Oatman, which in its heyday had 5,000 residents, perished long before the highway did.

The town’s history is succinctly recounted in a bitter mural painted on the side of the old Oatman Hotel, renowned as the place where Clark Gable and Carole Lombard spent a secretive honeymoon in 1939.

“Oatman, Ariz. Epitaph,” the mural reads. “Death of the American Dollar. How the West Was Lost. Gold Mines Closing 1942, Govt. Order No. L20.”

Painted prominently in the middle is a coiled snake and the words “Don’t Tread on Me”-the emblem featured on Revolutionary War banners and, more recently, on a flag flying outside the Kingman trailer home of Michael Fortier, one of McVeigh’s closest friends who pleaded guilty to lesser charges in connection with the bombing.

“The only problem with McVeigh was his timing,” said Ted Tonioli, who until recently owned the Oatman Hotel. “If he had blown up that building at night, he’d be a hero in this country today. What drove McVeigh to do what he did? That’s the question we ought to be looking at.”

Tonioli, a wiry man in his 50s, is the kind of Old West renegade who wears a .357 Magnum strapped prominently to his hip-and isn’t afraid to use it.

He likes to boast of the time a few months back when some county building inspectors showed up to cite his creaky hotel for building code violations, and he ran them off at gunpoint.

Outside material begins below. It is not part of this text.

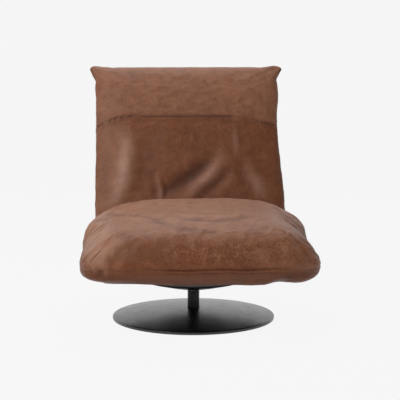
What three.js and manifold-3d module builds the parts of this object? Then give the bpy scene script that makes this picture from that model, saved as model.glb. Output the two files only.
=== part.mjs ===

“We got too many laws in this country, none of them work, and nobody has any respect left for the government,” he philosophized. “I’ve been put out of business in two or three states by rules and regulations that make no sense. I’m not a violent man, but I’m fed up. We’ve lost all common sense.”

Tonioli made those observations last month. A few weeks ago, in the tradition of uncounted Route 66 drifters before him, Tonioli abruptly quit town, defaulting on his hotel and leaving behind thousands of dollars in unpaid debts. Acquaintances surmise he headed for the Pacific island of Fiji, a place where he had long fantasized about starting up a seaweed farm, free from oppressive government regulations.